After sitting through several of the promotions, Marina Colby and her friends noticed a pattern: Only heterosexual couples in the arena were getting the prize. Therefore, Colby—who plays for the other team—never had a chance at the free meal. Other Mystics fans were in the same boat. A whole lot of them.

“If you look around at a Mystics game, you should notice that some of the couples are not heterosexual,” says Colby, with a hint of sarcasm. “But the team would never, ever put a lesbian couple up on the screen, or acknowledge a lesbian couple as the Couple of the Game. If you’ve seen the crowd, you know how ridiculous that is.”

Washington Sports, the group that owns the Mystics, has now benched the couples promotion, substituting a “Fan of the Game” award. Team officials say that the change was made at the request of contest’s sponsor, That’s Amore, the Rockville-based restaurant chain.

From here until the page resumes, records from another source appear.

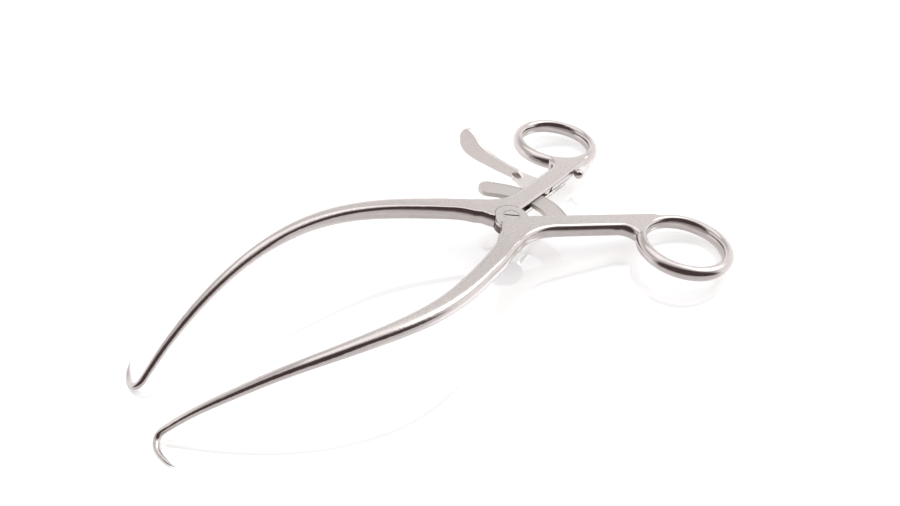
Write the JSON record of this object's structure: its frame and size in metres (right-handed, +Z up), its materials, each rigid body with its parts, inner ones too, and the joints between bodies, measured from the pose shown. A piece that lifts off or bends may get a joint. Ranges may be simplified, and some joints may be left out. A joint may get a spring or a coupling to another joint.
{
  "type": "self-retaining retractor",
  "caption": "Ring-handled retractor whose bowed arms end in outward prongs, held open by a toothed bar and a sprung thumb pawl.",
  "frame": {"origin": "centre of the box that it fills, on the surface that its prongs and rings rest on", "axes": "+X from the prongs to the finger rings, +Y to the lever with the release pawl, +Z up; the levers' plane leans 9.5 degrees, lower at the rings"},
  "size_m": [0.184, 0.0996, 0.0224],
  "materials": {
    "lever_steel": "fine matte flats, polished round edges",
    "screw_steel": "satin",
    "bar_steel": "satin",
    "pawl_steel": "satin",
    "pin_steel": "turned",
    "spring_steel": "ground strip",
    "stud_steel": "polished"
  },
  "bodies": {
    "near": {"near_lever": "lever_steel", "ratchet_bar": "bar_steel", "bar_pins": "pin_steel"},
    "far": {"far_lever": "lever_steel", "pivot_screw": "screw_steel", "pawl_pin": "pin_steel", "pawl_spring": "spring_steel", "spring_stud": "stud_steel"},
    "pawl": {"release_pawl": "pawl_steel"}
  },
  "joints": [
    {"name": "lever_hinge", "type": "hinge", "parent": "near", "child": "far", "pos_m": [0.03181, 0, 0.01288], "axis": [0.165, 0, 0.9863], "range_deg": [-32, 8.2]},
    {"name": "pawl_release", "type": "hinge", "parent": "far", "child": "pawl", "pos_m": [0.05379, 0.011, 0.0091], "axis": [0.165, 0, 0.9863], "range_deg": [-8, 0], "stiffness_Nm_per_rad": 0.05, "springref_deg": 2, "deforming": ["pawl_spring"]}
  ]
}
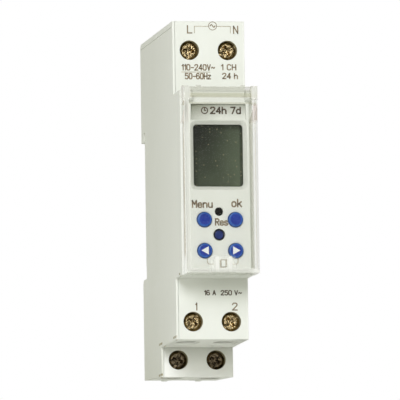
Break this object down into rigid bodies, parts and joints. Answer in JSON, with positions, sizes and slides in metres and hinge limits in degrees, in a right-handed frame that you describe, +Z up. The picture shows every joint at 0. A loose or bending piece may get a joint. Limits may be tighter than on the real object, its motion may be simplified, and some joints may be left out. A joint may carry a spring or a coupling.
{
  "type": "din rail timer",
  "caption": "One-module digital timer for a 35 mm DIN rail, with display, push buttons, clear hinged cover and rising-cage screw terminals.",
  "frame": {"origin": "middle of the flat seat that lies against the front of the DIN rail, on the rail's middle line", "axes": "+X across the width to the viewer's right, -Y out of the front face, +Y into the rail and the wall, +Z up along the height"},
  "size_m": [0.018, 0.066, 0.0852],
  "materials": {
    "housing_white": "fine moulded, near white",
    "clear_cover": "clear polycarbonate",
    "lcd": "dark grey-green liquid-crystal display",
    "button_blue": "moulded blue",
    "button_dark_blue": "moulded dark blue",
    "black_plastic": "moulded black",
    "component_dark": "dark blue case",
    "capacitor_yellow": "yellow box",
    "varistor_blue": "dipped coating",
    "resistor_grey": "lacquer",
    "circuit_board": "solder resist",
    "rubber": "banded silicone",
    "screw_brass": "yellow passivated, worn",
    "steel": "zinc plated",
    "copper": "tinned copper alloy"
  },
  "bodies": {
    "housing": {"housing_shell": "housing_white", "side_cover": "housing_white", "faceplate": "housing_white", "lcd_glass": "lcd", "lcd_frame": "housing_white", "zebra_top": "rubber", "zebra_bottom": "rubber", "display_board": "circuit_board", "main_board": "circuit_board", "board_connector": "black_plastic", "status_led": "black_plastic", "latch_spring": "steel", "relay": "component_dark", "film_capacitor": "capacitor_yellow", "electrolytic_capacitor": "component_dark", "varistor": "varistor_blue", "fusible_resistor": "resistor_grey", "bridge_rectifier": "black_plastic", "backup_battery": "steel", "microcontroller": "black_plastic", "crystal": "steel", "switch_menu": "steel", "switch_ok": "steel", "switch_left": "steel", "switch_right": "steel", "switch_reset": "steel", "bar_live": "copper", "bar_neutral": "copper", "bar_front_left": "copper", "bar_front_right": "copper", "bar_low_left": "copper", "bar_low_right": "copper"},
    "cover": {"flip_cover": "clear_cover"},
    "latch": {"din_latch": "housing_white"},
    "menu_key": {"button_menu": "button_blue", "plunger_menu": "black_plastic"},
    "ok_key": {"button_ok": "button_blue", "plunger_ok": "black_plastic"},
    "left_key": {"button_left": "button_blue", "plunger_left": "black_plastic"},
    "right_key": {"button_right": "button_blue", "plunger_right": "black_plastic"},
    "reset_key": {"button_reset": "button_dark_blue", "plunger_reset": "black_plastic"},
    "live_screw": {"screw_live": "screw_brass"},
    "live_cage": {"cage_live": "steel"},
    "neutral_screw": {"screw_neutral": "screw_brass"},
    "neutral_cage": {"cage_neutral": "steel"},
    "front_left_screw": {"screw_front_left": "screw_brass"},
    "front_left_cage": {"cage_front_left": "steel"},
    "front_right_screw": {"screw_front_right": "screw_brass"},
    "front_right_cage": {"cage_front_right": "steel"},
    "low_left_screw": {"screw_low_left": "screw_brass"},
    "low_left_cage": {"cage_low_left": "steel"},
    "low_right_screw": {"screw_low_right": "screw_brass"},
    "low_right_cage": {"cage_low_right": "steel"}
  },
  "joints": [
    {"name": "cover_hinge", "type": "hinge", "parent": "housing", "child": "cover", "pos_m": [0, -0.0566, 0.0207], "axis": [-1, 0, 0], "range_deg": [0, 120]},
    {"name": "latch_slide", "type": "slide", "parent": "housing", "child": "latch", "axis": [0, 0, -1], "range_m": [0, 0.004], "stiffness_N_per_m": 800, "springref_m": -0.003, "deforming": ["latch_spring"]},
    {"name": "menu_press", "type": "slide", "parent": "housing", "child": "menu_key", "axis": [0, 1, 0], "range_m": [0, 0.0005], "stiffness_N_per_m": 400, "springref_m": -0.0005},
    {"name": "ok_press", "type": "slide", "parent": "housing", "child": "ok_key", "axis": [0, 1, 0], "range_m": [0, 0.0005], "stiffness_N_per_m": 400, "springref_m": -0.0005},
    {"name": "left_press", "type": "slide", "parent": "housing", "child": "left_key", "axis": [0, 1, 0], "range_m": [0, 0.0005], "stiffness_N_per_m": 400, "springref_m": -0.0005},
    {"name": "right_press", "type": "slide", "parent": "housing", "child": "right_key", "axis": [0, 1, 0], "range_m": [0, 0.0005], "stiffness_N_per_m": 400, "springref_m": -0.0005},
    {"name": "reset_press", "type": "slide", "parent": "housing", "child": "reset_key", "axis": [0, 1, 0], "range_m": [0, 0.0005], "stiffness_N_per_m": 400, "springref_m": -0.0005},
    {"name": "live_cage_rise", "type": "slide", "parent": "housing", "child": "live_cage", "axis": [0, -1, 0], "range_m": [0, 0.0033]},
    {"name": "live_screw_turn", "type": "hinge", "parent": "housing", "child": "live_screw", "pos_m": [-0.0047, -0.0432, 0.03335], "axis": [0, 1, 0], "range_deg": [0, 2010]},
    {"name": "neutral_cage_rise", "type": "slide", "parent": "housing", "child": "neutral_cage", "axis": [0, -1, 0], "range_m": [0, 0.0033]},
    {"name": "neutral_screw_turn", "type": "hinge", "parent": "housing", "child": "neutral_screw", "pos_m": [0.0047, -0.0432, 0.03335], "axis": [0, 1, 0], "range_deg": [0, 2010]},
    {"name": "front_left_cage_rise", "type": "slide", "parent": "housing", "child": "front_left_cage", "axis": [0, -1, 0], "range_m": [0, 0.0033]},
    {"name": "front_left_screw_turn", "type": "hinge", "parent": "housing", "child": "front_left_screw", "pos_m": [-0.0047, -0.0432, -0.03305], "axis": [0, 1, 0], "range_deg": [0, 2010]},
    {"name": "front_right_cage_rise", "type": "slide", "parent": "housing", "child": "front_right_cage", "axis": [0, -1, 0], "range_m": [0, 0.0033]},
    {"name": "front_right_screw_turn", "type": "hinge", "parent": "housing", "child": "front_right_screw", "pos_m": [0.0047, -0.0432, -0.03305], "axis": [0, 1, 0], "range_deg": [0, 2010]},
    {"name": "low_left_cage_rise", "type": "slide", "parent": "housing", "child": "low_left_cage", "axis": [0, -1, 0], "range_m": [0, 0.0033]},
    {"name": "low_left_screw_turn", "type": "hinge", "parent": "housing", "child": "low_left_screw", "pos_m": [-0.0047, -0.0207, -0.04045], "axis": [0, 1, 0], "range_deg": [0, 2010]},
    {"name": "low_right_cage_rise", "type": "slide", "parent": "housing", "child": "low_right_cage", "axis": [0, -1, 0], "range_m": [0, 0.0033]},
    {"name": "low_right_screw_turn", "type": "hinge", "parent": "housing", "child": "low_right_screw", "pos_m": [0.0047, -0.0207, -0.04045], "axis": [0, 1, 0], "range_deg": [0, 2010]}
  ],
  "couplings": [
    {"joint": "live_screw_turn", "follows": "live_cage_rise", "rad_per_m": 10472},
    {"joint": "neutral_screw_turn", "follows": "neutral_cage_rise", "rad_per_m": 10472},
    {"joint": "front_left_screw_turn", "follows": "front_left_cage_rise", "rad_per_m": 10472},
    {"joint": "front_right_screw_turn", "follows": "front_right_cage_rise", "rad_per_m": 10472},
    {"joint": "low_left_screw_turn", "follows": "low_left_cage_rise", "rad_per_m": 10472},
    {"joint": "low_right_screw_turn", "follows": "low_right_cage_rise", "rad_per_m": 10472}
  ]
}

Not so, says Fredric Traube, director of advertising for That’s Amore. His company didn’t make that request, he says.

“I only found out about the change after it happened,” Traube says. “I made some comment about how the promotion was doing, and was told [by a Washington Sports official] that it was going well, and that, ‘Oh, by the way, it’s not “Couple of the Game” anymore.’ I was told that they made the change ‘out of political considerations about [showing] same-sex couples.’ As the sponsor, I could have taken umbrage. That change was made unilaterally, and as a company, same-sex couples make no difference to us. We embrace everybody. We don’t care who wins: same sex, heterosexual, whatever.”

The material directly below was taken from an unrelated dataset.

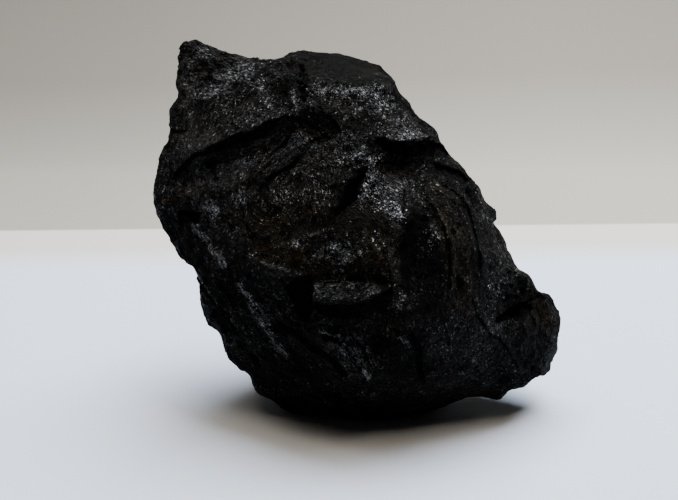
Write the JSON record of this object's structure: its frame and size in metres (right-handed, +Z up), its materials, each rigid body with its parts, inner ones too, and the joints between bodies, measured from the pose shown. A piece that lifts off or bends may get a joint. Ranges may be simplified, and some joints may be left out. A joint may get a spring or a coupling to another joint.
{
  "type": "gilsonite lump",
  "caption": "Hand-sized raw lump of gilsonite, a glossy black natural asphalt, with a horned top, stepped ledges and shell-like fractures, resting on its worn base.",
  "frame": {"origin": "on the resting surface, under the middle of the lump's box", "axes": "+X to the lump's right seen from its front, +Y away from the front, +Z up from the flat base"},
  "size_m": [0.1118, 0.0846, 0.1009],
  "materials": {
    "gilsonite": "near-black bitumen, soft gloss on fresh breaks, dull brown dust in the hollows"
  },
  "bodies": {
    "root": {"gilsonite_lump": "gilsonite"}
  },
  "joints": []
}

Though gone—for whatever reason—the contest is not forgotten. For some, it has become a symbol of the tenuous relationship between women’s athletics and lesbians.

Last week, the Washington Times ran a story on a rally planned by the Lesbian Avengers, a gay activist group, to denounce Gary Bauer’s Family Resource Council (FRC) for its latest homophobic propaganda binge. The new FRC campaign features a series of newspaper ads—which have appeared in both the New York Times and the Washington Post—that make the amazing claim that Reggie White, the Green Bay Packers lineman and dumbbell laureate of the anti-gay movement, isn’t an idiot, but rather a victim of a smear campaign by “the pro-homosexual lobby.”

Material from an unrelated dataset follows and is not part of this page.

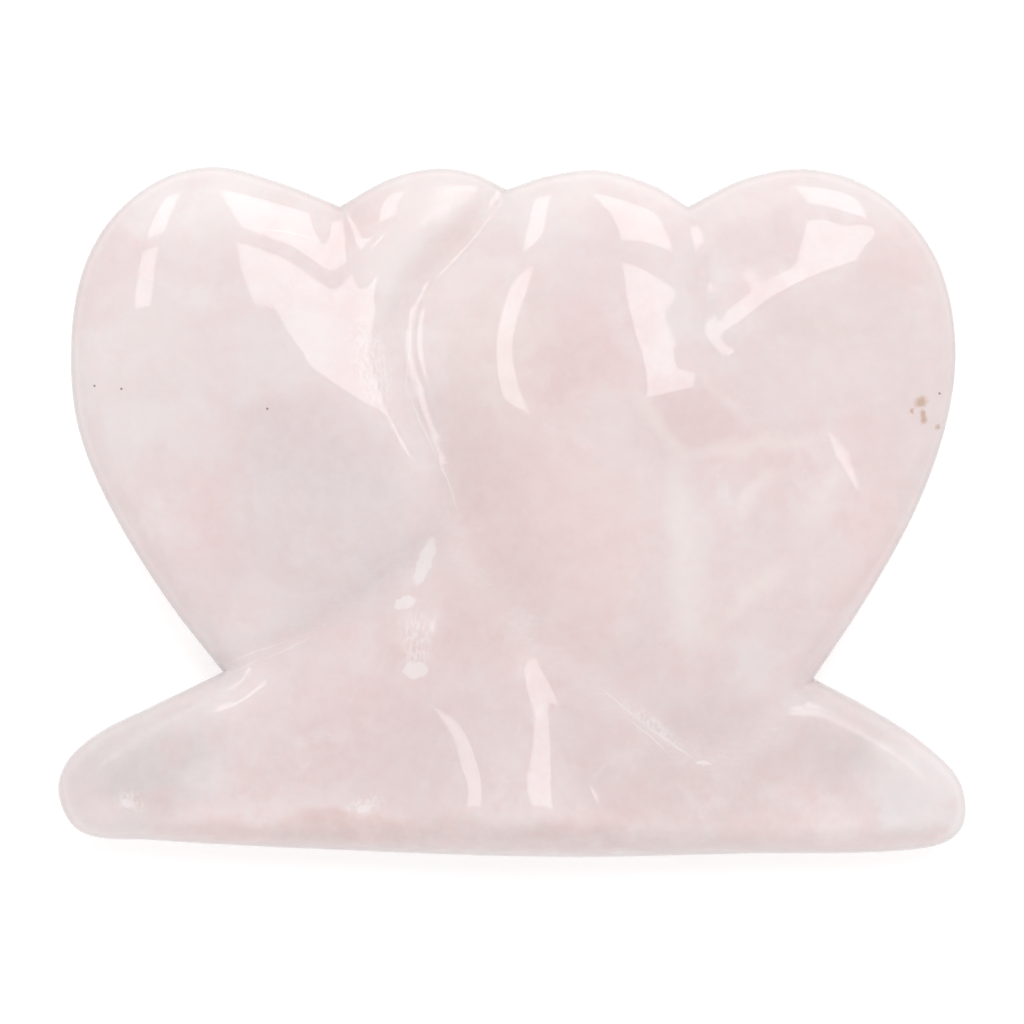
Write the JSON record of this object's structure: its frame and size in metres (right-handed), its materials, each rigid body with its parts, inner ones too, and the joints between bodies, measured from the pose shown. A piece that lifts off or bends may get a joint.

The Washington Times story added that the Avengers intended to attend the Mystics game against New York on Sunday, prompting speculation that the WNBA team would also be a target of the protesters. But in the days prior to the game/

march, the Avengers tried to quash the speculation. Spokesperson Jessica Brown even went on a local sports radio station to argue that the Times had gotten it all wrong. The game, she told the WTEM drive-time audience, was coincidental to the rally at FRC. As it turns out, FRC headquarters is just a few hundred yards from the MCI Center on G Street NW. The Mystics, she said, would give the Avengers something to cheer for before jeering the real enemy at Bauer’s house.

“We certainly don’t have anything against the Mystics,” Brown said.

At the early evening rally, Brown MC’d as speaker after speaker sacked White and slammed Bauer, Trent Lott, and the other usual suspects. None of the speakers, however, took any potshots at the Mystics.

Away from the podium, though, rank-and-file Avengers expressed disappointment with their favorite team. The handling of the Couple of the Game contest, they said, was unsurprising for a franchise that was taking such a large portion of its audience for granted during its inaugural season.

Kim Donahue, an Avenger from Baltimore, complained about what she thought was heavy-handed treatment from the MCI Center security staff earlier in the day. Guards had searched Avengers’ bags when they arrived at the arena and confiscated Donahue’s stash of Avengers stickers without, she said, explaining why. Donahue was also irked that guards had been posted at the Avengers’ section throughout the game, while none of the other, apparently heterosexual, groups in attendance were watched so closely.

“I don’t know what was behind the way we were treated, but I do know that it doesn’t make me feel very good,” Donahue said. “It was like they’re afraid of us. I go to Mystics games, and I see lesbians everywhere! The crowd has to be at least 40 percent lesbians—that’s not scientific, but I have excellent, excellent ‘gaydar,’ and I’m going by just the obviously gay people. So to treat us like that, and also the whole thing with that [Couple of the Game], is ridiculous. They know lesbians are their biggest fans, but we’re their dirty little secret.”

To show her discontent with the Mystics’ handling of the contest, Colby had drawn up her own “Couple of the Game” placard and brought it, along with an empty picture frame, to the MCI Center. She also carried the props to the rally and giggled along with other ralliers each time she put the frame up in front of two hugging Avengers.

“I thought some of my friends deserved to be Couple of the Game,” Colby explained. “If the team won’t give them the award, I will.”

As the rally broke up, Colby and Donahue both said they intended to continue cheering on the Mystics.